Statements from the WFA, Corrina Wright and Frankland Tate
After weeks of urging the Winemakers’ Federation of Australia (WFA) to make a statement about the wine equalisation tax (WET) and what might define a winery, I received an email from WFA president Tony D’Aloisio:
“In this week’s Key Report [June 16] you run a headline and article titled ‘WFA silence is deafening’.
“Please go to our website in Notice Board where you will find three updates (3 May, 13 May and 15 June) to our members on the WET rebate issues. I have copied the third one below for your convenience. These provide our members with our response to the Budget announcements, plus our responses since in getting the messages to Government on the cap reduction and the eligibility test.”
I am far from incapable of making a mistake, indeed several mistakes. But I looked at that website at 9am on June 16 and didn’t spot the June 15 statement. After I raised this with D’Aloisio, he said the June 15 statement was posted on 15 June at 11am.
Anyhow, point scoring isn’t the issue. At last the WFA has showed leadership. It was slow in coming, but better late than never.
There was also a rap over the knuckles for TKR that can be read here. A post at the end of the story accuses me of vitriol towards the WFA. It’s not vitriol, but I expect the WFA to show leadership to the whole industry, not just its paying members. It may be unfair, but the little guys need guidance. The big can look after themselves.
The post ends, “the negative is getting all the oxygen”. Ironically, that was my criticism of the WFA, whose silence was creating negativity.
The lack of full understanding regarding WET issues was exemplified in an article in The Australian Financial Review by Simon Evans on June 17:
“Corrina Wright, the owner of McLaren Vale winery Oliver’s Taranga Vineyards says it beggars belief that NZ wine producers are still able to access taxpayer-funded wine tax rebates in Australia. It’s a view shared by WA wine producer Franklin Tate.”
Both Wright and Tate know, or should full well, that the fault that enables New Zealand wineries to claim WET is embroiled in larger trade agreements. The first came about in 1922. In 1933 the Australia New Zealand Trade Agreement came in to being, in which the two countries gave each other preferences and some special rates of duty. The New Zealand Australia Free Trade Agreement (NAFTA) entered into force in 1966. This led to the removal of tariffs and quantitative restrictions on 80 per cent of trans-Tasman trade by the late 1970s.
Since July 1, 1990, all goods meeting the Australia-New Zealand Closer Economic Relations Trade Agreement (ANZCERTA) Rules of Origin criteria can be traded across the Tasman, free of duty and quantitative import restrictions. The 2014-15 total trade (goods and services) was valued at $23.7 billion.
- New Zealand is Australia’s eighth largest trading partner.
- The level of Australian investment in New Zealand was $99.93 billion in 2014.
- New Zealand investment in Australia (our 12th largest source) was $38.52 billion in 2014.
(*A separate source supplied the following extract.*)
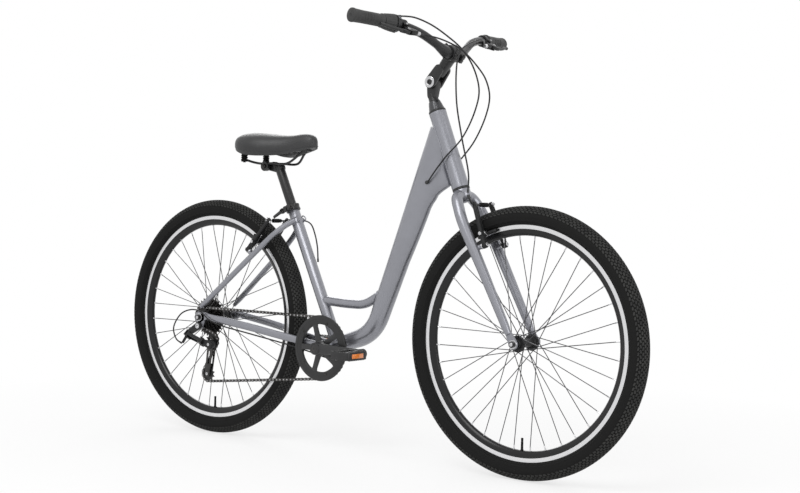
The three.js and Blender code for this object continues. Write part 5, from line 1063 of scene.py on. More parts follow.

That is a lot of history to unravel, and people like Wright and Tate should be working with it rather than whining about it. The $25 million worth of WET rebates that NZ receives each year is not a lot in the total trade of $23 billion.
Nor is it anywhere near the NZ$362.1 million ($344.88 million) worth of wine that New Zealand shipped to Australia in 2015. When Wright can replace the consumer love of New Zealand sauvignon blanc with fiano, or Tate with chardonnay or a semillon-sauvignon blend, that will be a day to celebrate and that is what they should be working on.
At the WFA Outlook Conference in 2014 a presentation hinted that there was a way in which WET rebates to NZ producers could be curtailed. Two years on, the WFA makes this cautious statement:
“The Government believes there is still no legal avenue to exclude New Zealand from obtaining the rebate beyond developing eligibility provisions that can be applied equally to Australian and New Zealand producers. While this is not in line with legal advice WFA had received, the Government is following its own advice.”
TKR has published the information below before, but I think it worth repeating:
In 2012 Australian Tax Office data showed just 214 entities received 70 to 100 per cent of the full WET rebate. That was out of a total of more than 2500. In the same year the data shows 1411 entities received less than $100,000.
This shows that most are not producing enough wine or sales to claim the full rebate. Taking out the odd 14 as being the largest companies, the focus must be on the 200 and how much the reduction will hurt them. Perhaps Wright and Tate are in this bracket, and indeed removing $150,000 from their bottom line in the 2017 financial year, increasing to $210,000 in 2019, would hurt them.
The West Australians have commissioned a report, Wine Equalisation Tax Reform Consequences. The TKR take on it can be found in Australian Wine News. One part of the report that ties in with this article is this: “The many ‘free hand’ comments to the survey demonstrate the uncertainty that currently exists with the very limited information that has been released so far.”
Misinformation is rife, and the situation is not helped by silence from official bodies or scaremongering statements from people who really should know better.